The post uses a lot of words to describe an understanding that experienced engineers and managers should have. Technical debt is a trade off. It exists in nearly all software of decent size as it's being developed. It is vital both for management and engineers alike to keep it at a reasonable amount, or you'll wake up one day with something that can't release new features, function, scale or be maintained.

It is also worth stating that tech debt can have little to no siginifcance to the success of a startup.

Technical debt starts to matter when the initial project changes focus or patches start mountig.

These days rewrites are popular. They make sense in some cases (when the project is smaller or introducing new framework). But in others where the original developer and business people have left and no one knows exactly how things work aside from they need to continue to do the same. In those cases fixing technical debt is extremely important.

A startup is more likely to fall into the above category if they ignore their technical debt because rewrites are hard and messy.

Seems to me that technical debt needs to be dealt with as a function of the revenue the company/product is bringing in.

The wisdom comes from timing the investment so it’s not destroying the “mature” product due to entropy or strangling the new product due over engineering.

Startups do seem to have bigger issues than technical debt to deal with. Because relatively speaking, there are bigger mountains to climb early in the startup’s development.

It is moreover not entirely unworthy to state that tech debt can have little to no siginifcance to the success of the founder of a startup. /s

You know what ruins software?
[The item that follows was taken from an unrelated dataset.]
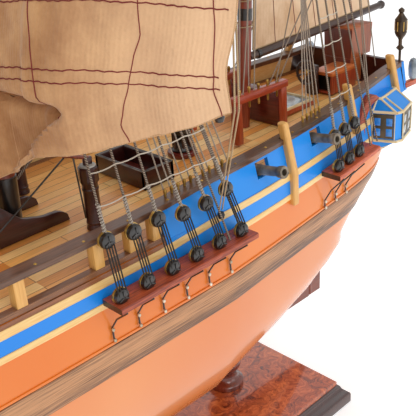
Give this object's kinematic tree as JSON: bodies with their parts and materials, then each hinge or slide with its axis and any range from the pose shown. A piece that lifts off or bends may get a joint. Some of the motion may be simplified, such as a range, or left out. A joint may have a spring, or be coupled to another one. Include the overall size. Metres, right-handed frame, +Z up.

Refactoring old stuff you don't like so the code base is "nice", which incidentally introduces 100 bugs that didn't need to exist, pushes deadlines back cause someone has to fix those bugs, and loses customer confidence to the point that investors and customers don't care anymore and then you have no one to build for (but at least your code base is nice and scale-able, to bad 10 x 0 customers is still 0).

I've seen more issues because of nonsense like that, or people insisting that code should be DRY and making ridiculous mental contortions in the name of a three letter acronym, or personal taste (the amount of fashion in software development is insane) but I've yet to see a project truly fail because someone cobbled something together quickly, and introduced tech debt. So far anyways.

> I've yet to see a project truly fail because someone cobbled something together quickly, and introduced tech debt. So far anyways.

Projects like that don’t fail in the sense of the word. They just die quietly or get replaced.

How do you figure?

Part of a codebase I work on suffers from a quality hotspot where half of it got rewritten so it was "nice" and the other half was so hard to reason about it stopped them dead in their tracks and it has persisted in this Frankenstein state for a reasonably long time.

On a project with an external deadline this year I had to make some modifications for compliance reasons. It was very painful. The parts that are rewritten are conceptually a lot simpler. They fit in my head. The parts that didn't get rewritten have incredibly high cyclomatic complexity and really don't fit in my head.

I want to refactor it so it's nice.

I also don't want to introduce lots of bugs nor push out deadlines.

A decision was made upfront that we would try to extract this component out of the main system, so it could be independently modified and deployed, as the capability to do so would actually provide decent business value. Sadly this particular decision didn't turn out well, and really, really pushed the deadline. Ultimately we spent about 70% of the engineering effort on the project trying to extract some functionality. I'd say about 10% of is actually extracted. So now it's even more of a Frankenstein split across 2 codebases now.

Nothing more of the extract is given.